▶ **STATED PROBLEM**
Would you copy out the whole listing exactly as given?

+---+

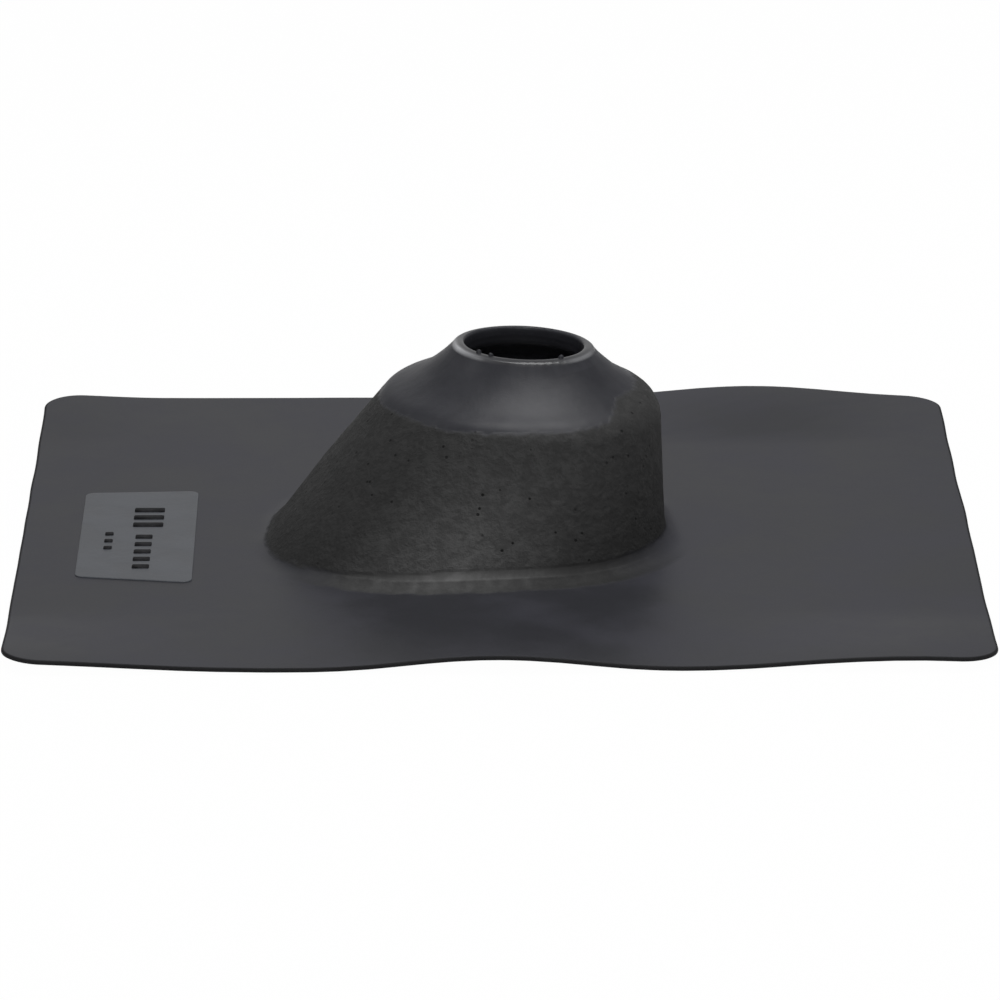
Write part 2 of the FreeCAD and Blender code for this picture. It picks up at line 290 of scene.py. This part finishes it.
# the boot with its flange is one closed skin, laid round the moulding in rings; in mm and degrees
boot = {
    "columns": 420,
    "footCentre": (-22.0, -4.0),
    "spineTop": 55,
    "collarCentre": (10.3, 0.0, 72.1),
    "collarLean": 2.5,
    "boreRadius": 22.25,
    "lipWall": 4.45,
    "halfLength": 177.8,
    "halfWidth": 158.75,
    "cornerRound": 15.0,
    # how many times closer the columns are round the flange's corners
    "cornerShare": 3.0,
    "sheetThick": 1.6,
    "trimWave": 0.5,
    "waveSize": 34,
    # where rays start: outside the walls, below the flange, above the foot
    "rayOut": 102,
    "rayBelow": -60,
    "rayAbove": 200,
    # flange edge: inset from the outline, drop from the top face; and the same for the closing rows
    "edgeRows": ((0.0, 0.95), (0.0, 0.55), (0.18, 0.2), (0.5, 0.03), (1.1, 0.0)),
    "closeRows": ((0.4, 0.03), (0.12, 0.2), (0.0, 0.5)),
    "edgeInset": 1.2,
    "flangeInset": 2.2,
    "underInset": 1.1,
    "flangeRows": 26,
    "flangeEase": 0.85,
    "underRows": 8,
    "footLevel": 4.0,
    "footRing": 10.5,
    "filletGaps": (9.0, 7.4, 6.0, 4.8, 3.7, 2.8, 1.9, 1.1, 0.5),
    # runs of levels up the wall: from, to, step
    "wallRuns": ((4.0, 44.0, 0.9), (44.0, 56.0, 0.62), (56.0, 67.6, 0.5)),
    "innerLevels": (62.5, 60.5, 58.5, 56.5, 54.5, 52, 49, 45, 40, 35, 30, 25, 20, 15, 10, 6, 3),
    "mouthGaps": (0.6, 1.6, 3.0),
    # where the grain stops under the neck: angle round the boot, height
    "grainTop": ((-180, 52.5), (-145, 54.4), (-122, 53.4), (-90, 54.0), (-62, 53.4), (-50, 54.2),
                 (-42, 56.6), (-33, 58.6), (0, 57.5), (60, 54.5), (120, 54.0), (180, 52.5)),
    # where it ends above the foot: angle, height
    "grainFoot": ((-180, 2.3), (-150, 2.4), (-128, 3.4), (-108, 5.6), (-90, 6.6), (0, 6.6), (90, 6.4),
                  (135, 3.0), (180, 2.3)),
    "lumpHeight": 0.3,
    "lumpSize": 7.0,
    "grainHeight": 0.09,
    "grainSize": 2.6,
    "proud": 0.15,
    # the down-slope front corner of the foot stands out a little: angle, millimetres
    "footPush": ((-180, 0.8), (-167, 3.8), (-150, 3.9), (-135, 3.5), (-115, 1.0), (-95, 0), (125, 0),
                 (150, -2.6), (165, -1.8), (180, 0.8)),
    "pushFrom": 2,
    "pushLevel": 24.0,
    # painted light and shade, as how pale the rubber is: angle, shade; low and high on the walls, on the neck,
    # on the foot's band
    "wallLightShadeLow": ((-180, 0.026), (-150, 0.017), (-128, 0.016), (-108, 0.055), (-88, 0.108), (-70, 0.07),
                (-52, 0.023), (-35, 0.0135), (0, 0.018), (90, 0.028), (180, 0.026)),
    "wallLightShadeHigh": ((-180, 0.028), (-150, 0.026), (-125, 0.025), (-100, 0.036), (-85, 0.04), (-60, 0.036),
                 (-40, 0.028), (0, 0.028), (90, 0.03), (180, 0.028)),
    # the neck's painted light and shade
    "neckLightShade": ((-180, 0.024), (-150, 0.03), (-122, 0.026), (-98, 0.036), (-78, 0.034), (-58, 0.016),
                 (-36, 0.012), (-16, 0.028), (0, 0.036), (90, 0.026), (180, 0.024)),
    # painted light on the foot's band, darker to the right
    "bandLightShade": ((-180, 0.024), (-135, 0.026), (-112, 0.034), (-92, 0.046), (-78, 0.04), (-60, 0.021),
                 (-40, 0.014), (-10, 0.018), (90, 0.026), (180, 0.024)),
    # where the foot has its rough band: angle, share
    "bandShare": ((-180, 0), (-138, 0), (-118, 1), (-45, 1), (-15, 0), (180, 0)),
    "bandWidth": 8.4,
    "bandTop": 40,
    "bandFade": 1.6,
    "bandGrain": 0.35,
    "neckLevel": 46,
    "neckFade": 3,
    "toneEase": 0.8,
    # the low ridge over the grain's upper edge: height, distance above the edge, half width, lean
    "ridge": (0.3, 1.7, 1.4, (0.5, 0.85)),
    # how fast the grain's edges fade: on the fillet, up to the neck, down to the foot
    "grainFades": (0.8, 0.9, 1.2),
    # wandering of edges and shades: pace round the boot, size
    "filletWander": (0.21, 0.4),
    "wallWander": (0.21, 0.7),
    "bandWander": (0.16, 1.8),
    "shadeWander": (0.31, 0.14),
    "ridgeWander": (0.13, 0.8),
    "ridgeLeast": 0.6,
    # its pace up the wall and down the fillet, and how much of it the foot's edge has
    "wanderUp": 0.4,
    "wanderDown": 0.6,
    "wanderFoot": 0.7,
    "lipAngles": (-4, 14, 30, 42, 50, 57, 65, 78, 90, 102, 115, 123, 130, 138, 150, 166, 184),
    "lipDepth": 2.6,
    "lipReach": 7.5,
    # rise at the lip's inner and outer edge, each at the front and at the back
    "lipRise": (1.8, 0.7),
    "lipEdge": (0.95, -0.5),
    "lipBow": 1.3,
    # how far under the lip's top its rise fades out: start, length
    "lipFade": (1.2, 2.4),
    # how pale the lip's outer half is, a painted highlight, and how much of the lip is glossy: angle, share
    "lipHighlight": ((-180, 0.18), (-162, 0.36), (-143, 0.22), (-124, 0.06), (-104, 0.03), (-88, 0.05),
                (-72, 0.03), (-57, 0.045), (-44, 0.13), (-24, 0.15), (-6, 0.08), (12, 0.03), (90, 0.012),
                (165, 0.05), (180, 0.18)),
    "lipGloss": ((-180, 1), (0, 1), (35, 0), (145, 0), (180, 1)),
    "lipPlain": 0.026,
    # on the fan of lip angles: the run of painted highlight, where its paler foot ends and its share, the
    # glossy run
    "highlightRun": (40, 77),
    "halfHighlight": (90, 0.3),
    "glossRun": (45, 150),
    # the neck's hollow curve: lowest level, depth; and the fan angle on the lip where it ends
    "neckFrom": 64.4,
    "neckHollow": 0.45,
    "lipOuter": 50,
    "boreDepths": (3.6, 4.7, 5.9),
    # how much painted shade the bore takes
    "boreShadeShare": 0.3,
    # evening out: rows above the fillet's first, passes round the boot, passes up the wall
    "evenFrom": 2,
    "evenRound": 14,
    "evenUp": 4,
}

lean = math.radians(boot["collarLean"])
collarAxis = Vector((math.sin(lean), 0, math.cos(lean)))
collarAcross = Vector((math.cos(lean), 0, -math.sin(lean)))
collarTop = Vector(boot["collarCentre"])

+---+

▶ **SOLUTION BELOW**
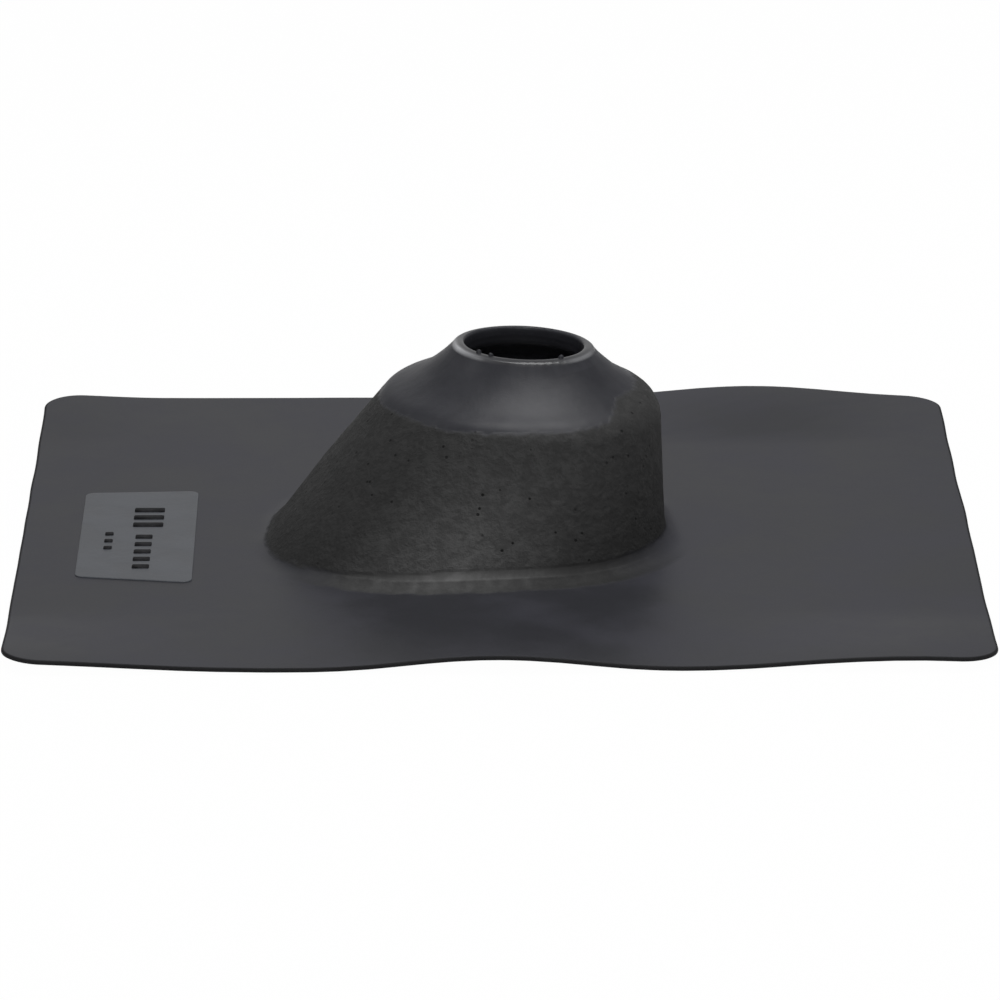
Write part 2 of the FreeCAD and Blender code for this picture. It picks up at line 290 of scene.py. This part finishes it.
# the boot with its flange is one closed skin, laid round the moulding in rings; in mm and degrees
boot = {
    "columns": 420,
    "footCentre": (-22.0, -4.0),
    "spineTop": 55,
    "collarCentre": (10.3, 0.0, 72.1),
    "collarLean": 2.5,
    "boreRadius": 22.25,
    "lipWall": 4.45,
    "halfLength": 177.8,
    "halfWidth": 158.75,
    "cornerRound": 15.0,
    # how many times closer the columns are round the flange's corners
    "cornerShare": 3.0,
    "sheetThick": 1.6,
    "trimWave": 0.5,
    "waveSize": 34,
    # where rays start: outside the walls, below the flange, above the foot
    "rayOut": 102,
    "rayBelow": -60,
    "rayAbove": 200,
    # flange edge: inset from the outline, drop from the top face; and the same for the closing rows
    "edgeRows": ((0.0, 0.95), (0.0, 0.55), (0.18, 0.2), (0.5, 0.03), (1.1, 0.0)),
    "closeRows": ((0.4, 0.03), (0.12, 0.2), (0.0, 0.5)),
    "edgeInset": 1.2,
    "flangeInset": 2.2,
    "underInset": 1.1,
    "flangeRows": 26,
    "flangeEase": 0.85,
    "underRows": 8,
    "footLevel": 4.0,
    "footRing": 10.5,
    "filletGaps": (9.0, 7.4, 6.0, 4.8, 3.7, 2.8, 1.9, 1.1, 0.5),
    # runs of levels up the wall: from, to, step
    "wallRuns": ((4.0, 44.0, 0.9), (44.0, 56.0, 0.62), (56.0, 67.6, 0.5)),
    "innerLevels": (62.5, 60.5, 58.5, 56.5, 54.5, 52, 49, 45, 40, 35, 30, 25, 20, 15, 10, 6, 3),
    "mouthGaps": (0.6, 1.6, 3.0),
    # where the grain stops under the neck: angle round the boot, height
    "grainTop": ((-180, 52.5), (-145, 54.4), (-122, 53.4), (-90, 54.0), (-62, 53.4), (-50, 54.2),
                 (-42, 56.6), (-33, 58.6), (0, 57.5), (60, 54.5), (120, 54.0), (180, 52.5)),
    # where it ends above the foot: angle, height
    "grainFoot": ((-180, 2.3), (-150, 2.4), (-128, 3.4), (-108, 5.6), (-90, 6.6), (0, 6.6), (90, 6.4),
                  (135, 3.0), (180, 2.3)),
    "lumpHeight": 0.3,
    "lumpSize": 7.0,
    "grainHeight": 0.09,
    "grainSize": 2.6,
    "proud": 0.15,
    # the down-slope front corner of the foot stands out a little: angle, millimetres
    "footPush": ((-180, 0.8), (-167, 3.8), (-150, 3.9), (-135, 3.5), (-115, 1.0), (-95, 0), (125, 0),
                 (150, -2.6), (165, -1.8), (180, 0.8)),
    "pushFrom": 2,
    "pushLevel": 24.0,
    # painted light and shade, as how pale the rubber is: angle, shade; low and high on the walls, on the neck,
    # on the foot's band
    "wallLightShadeLow": ((-180, 0.026), (-150, 0.017), (-128, 0.016), (-108, 0.055), (-88, 0.108), (-70, 0.07),
                (-52, 0.023), (-35, 0.0135), (0, 0.018), (90, 0.028), (180, 0.026)),
    "wallLightShadeHigh": ((-180, 0.028), (-150, 0.026), (-125, 0.025), (-100, 0.036), (-85, 0.04), (-60, 0.036),
                 (-40, 0.028), (0, 0.028), (90, 0.03), (180, 0.028)),
    # the neck's painted light and shade
    "neckLightShade": ((-180, 0.024), (-150, 0.03), (-122, 0.026), (-98, 0.036), (-78, 0.034), (-58, 0.016),
                 (-36, 0.012), (-16, 0.028), (0, 0.036), (90, 0.026), (180, 0.024)),
    # painted light on the foot's band, darker to the right
    "bandLightShade": ((-180, 0.024), (-135, 0.026), (-112, 0.034), (-92, 0.046), (-78, 0.04), (-60, 0.021),
                 (-40, 0.014), (-10, 0.018), (90, 0.026), (180, 0.024)),
    # where the foot has its rough band: angle, share
    "bandShare": ((-180, 0), (-138, 0), (-118, 1), (-45, 1), (-15, 0), (180, 0)),
    "bandWidth": 8.4,
    "bandTop": 40,
    "bandFade": 1.6,
    "bandGrain": 0.35,
    "neckLevel": 46,
    "neckFade": 3,
    "toneEase": 0.8,
    # the low ridge over the grain's upper edge: height, distance above the edge, half width, lean
    "ridge": (0.3, 1.7, 1.4, (0.5, 0.85)),
    # how fast the grain's edges fade: on the fillet, up to the neck, down to the foot
    "grainFades": (0.8, 0.9, 1.2),
    # wandering of edges and shades: pace round the boot, size
    "filletWander": (0.21, 0.4),
    "wallWander": (0.21, 0.7),
    "bandWander": (0.16, 1.8),
    "shadeWander": (0.31, 0.14),
    "ridgeWander": (0.13, 0.8),
    "ridgeLeast": 0.6,
    # its pace up the wall and down the fillet, and how much of it the foot's edge has
    "wanderUp": 0.4,
    "wanderDown": 0.6,
    "wanderFoot": 0.7,
    "lipAngles": (-4, 14, 30, 42, 50, 57, 65, 78, 90, 102, 115, 123, 130, 138, 150, 166, 184),
    "lipDepth": 2.6,
    "lipReach": 7.5,
    # rise at the lip's inner and outer edge, each at the front and at the back
    "lipRise": (1.8, 0.7),
    "lipEdge": (0.95, -0.5),
    "lipBow": 1.3,
    # how far under the lip's top its rise fades out: start, length
    "lipFade": (1.2, 2.4),
    # how pale the lip's outer half is, a painted highlight, and how much of the lip is glossy: angle, share
    "lipHighlight": ((-180, 0.18), (-162, 0.36), (-143, 0.22), (-124, 0.06), (-104, 0.03), (-88, 0.05),
                (-72, 0.03), (-57, 0.045), (-44, 0.13), (-24, 0.15), (-6, 0.08), (12, 0.03), (90, 0.012),
                (165, 0.05), (180, 0.18)),
    "lipGloss": ((-180, 1), (0, 1), (35, 0), (145, 0), (180, 1)),
    "lipPlain": 0.026,
    # on the fan of lip angles: the run of painted highlight, where its paler foot ends and its share, the
    # glossy run
    "highlightRun": (40, 77),
    "halfHighlight": (90, 0.3),
    "glossRun": (45, 150),
    # the neck's hollow curve: lowest level, depth; and the fan angle on the lip where it ends
    "neckFrom": 64.4,
    "neckHollow": 0.45,
    "lipOuter": 50,
    "boreDepths": (3.6, 4.7, 5.9),
    # how much painted shade the bore takes
    "boreShadeShare": 0.3,
    # evening out: rows above the fillet's first, passes round the boot, passes up the wall
    "evenFrom": 2,
    "evenRound": 14,
    "evenUp": 4,
}

lean = math.radians(boot["collarLean"])
collarAxis = Vector((math.sin(lean), 0, math.cos(lean)))
collarAcross = Vector((math.cos(lean), 0, -math.sin(lean)))
collarTop = Vector(boot["collarCentre"])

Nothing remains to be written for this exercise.